Tourette’s pianist ‘blacklisted’ by orchestras
He has been hailed as ‘‘one of the greats’’, dazzling audiences from Miami to Tokyo. Such is his ‘‘freakish genius’’ that one Grammy-award winning producer even went so far as to say that Nick van Bloss was ‘‘the greatest pianist postwar Britain has produced’’.
Yet over the past 10 years Van Bloss has been snubbed by nearly all of the UK’s top orchestras.
He has drawn the unhappy conclusion that classical music bosses are either unwilling or afraid to hire him because he suffers from Tourette syndrome.
The 50-year-old musician is tormented by 30,000 tics and spasms a day but through ‘‘a miracle of brain chemistry’’ the syndrome does not affect his virtuoso performances of Beethoven and Bach. The symptoms disappear as soon as he sits down on the piano stool. ‘‘It’s a blessed relief,’’ he said.
Reassurances that his Tourette’s is ‘‘the non-swearing kind’’ have fallen on deaf ears, he claimed. With the exceptions of the English Chamber Orchestra, to which he will return this year for its prestigious Pianoforte series, Van Bloss said he had been rejected by British orchestras.
He has written to six demanding to know whether he is being discriminated against because of his disability, after hearing rumours that some managers were put off ‘‘by my backstory’’.
The orchestras were the Royal Philharmonic, the Philharmonia, the Royal Liverpool Philharmonic, the City of Birmingham
Symphony Orchestra, the Bournemouth Symphony Orchestra and the Halle in Manchester. They strongly deny any allegation of discrimination, saying that they are inundated with hundreds of requests from talented soloists every week for a tiny handful of places. They insisted that their selections were based solely on musical merit.
Van Bloss said: ‘‘No one ever says it’s because I’m not good enough but I’m still being rejected. I want to know why. These orchestras are just not used to being questioned. But question them I will, not only for my sake but for the sake of all disabled and diverse musicians.’’
Promoting diversity is a condition of the £35 million funding that the six orchestras received from the Arts Council for 2015-18. ‘‘As far as I know I’m the only concert pianist in the world who has Tourette’s,’’ he said.

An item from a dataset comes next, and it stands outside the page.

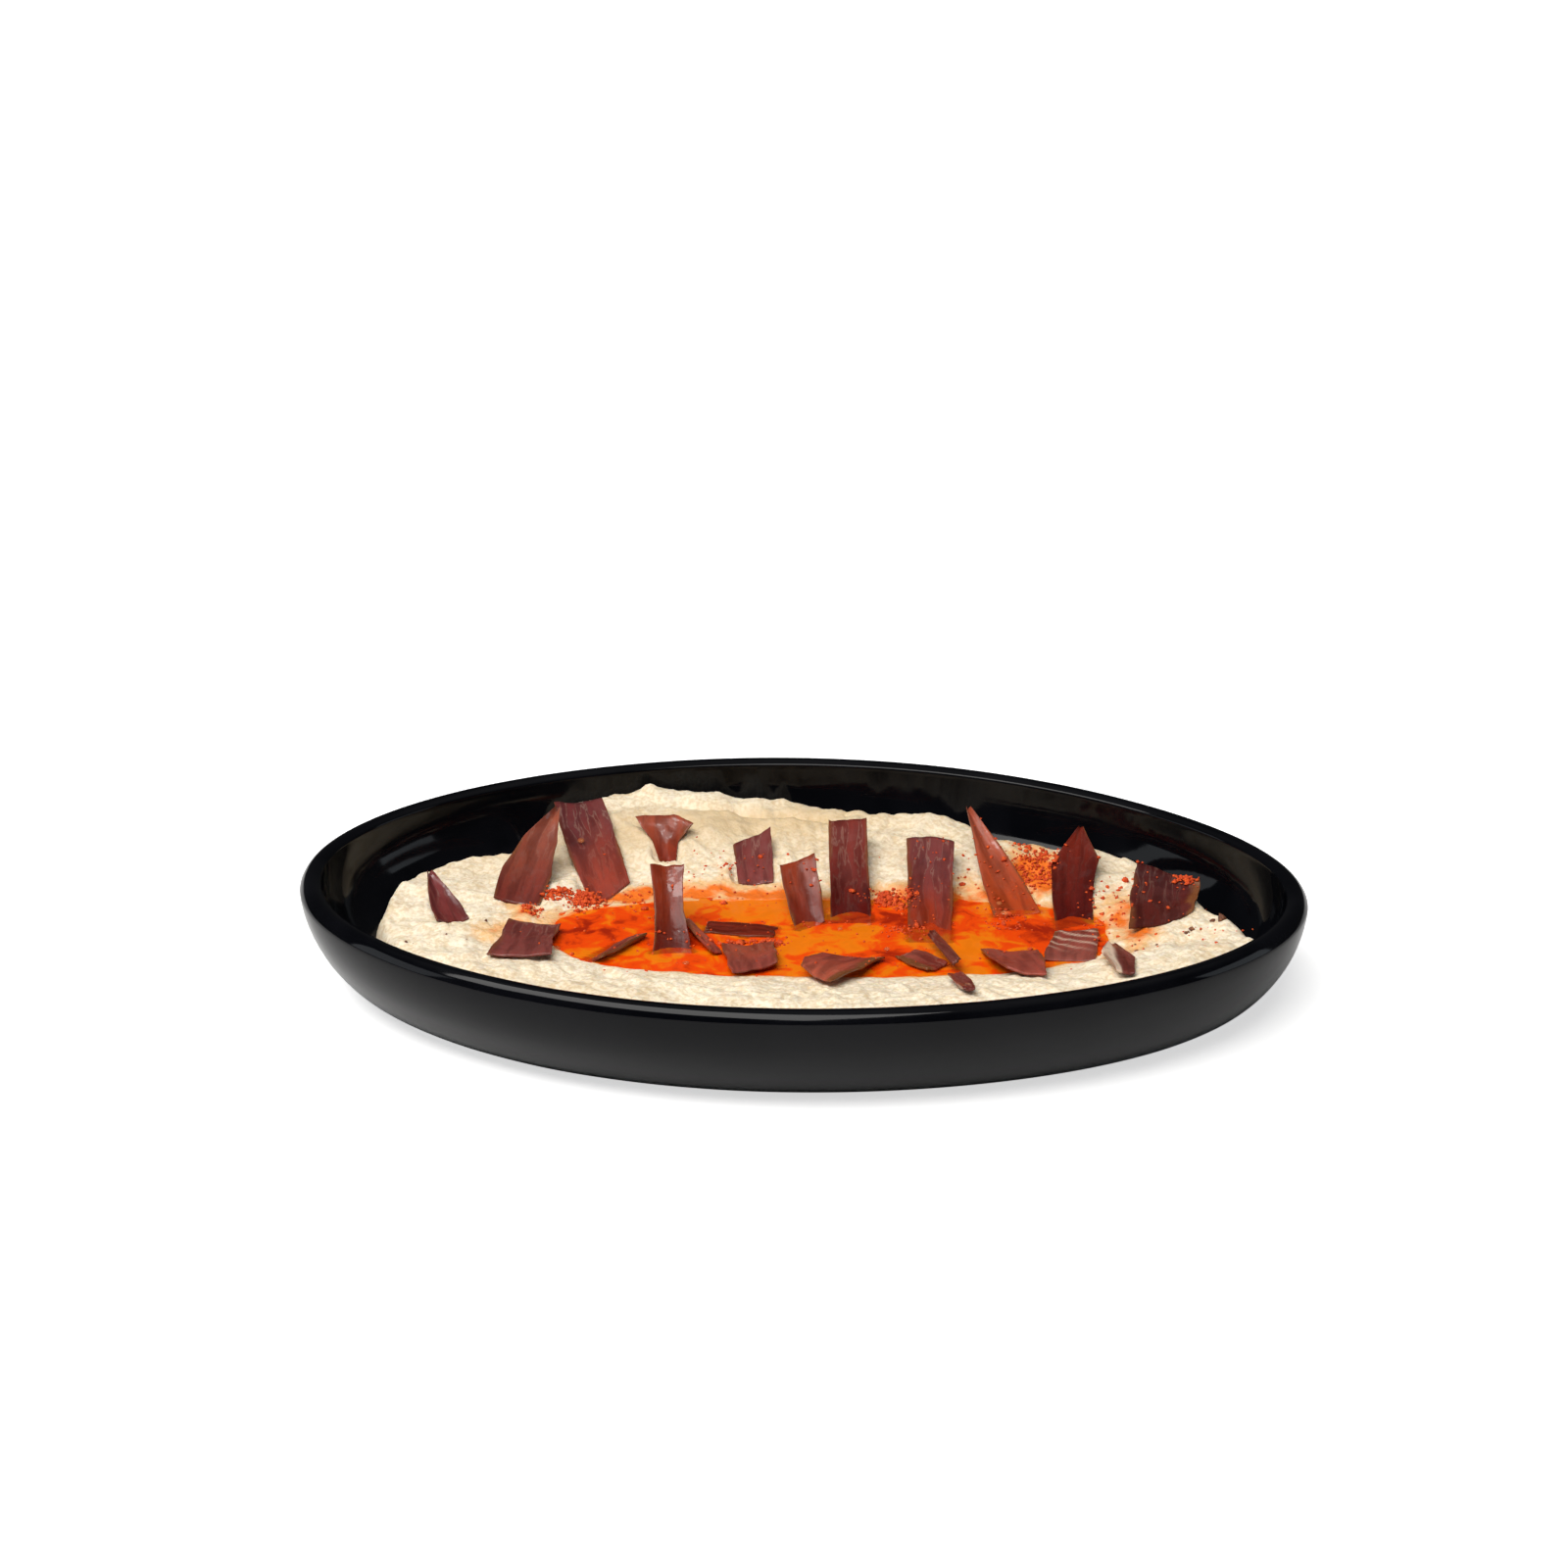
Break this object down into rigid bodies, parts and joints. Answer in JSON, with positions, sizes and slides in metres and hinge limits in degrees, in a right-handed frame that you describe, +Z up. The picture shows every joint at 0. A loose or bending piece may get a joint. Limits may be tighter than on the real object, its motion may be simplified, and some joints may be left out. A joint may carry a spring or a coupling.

Peter Puskas, his manager, said that the decade of rejections was ‘‘either stupid or just outrageous, quite possibly spiced up with a little arrogance’’.
The Bournemouth orchestra said it took issues concerning disabled musicians and diversity very seriously. The Royal Philharmonic Orchestra, the Philharmonia, and the City of Birmingham Symphony Orchestra said they were opposed to any discrimination.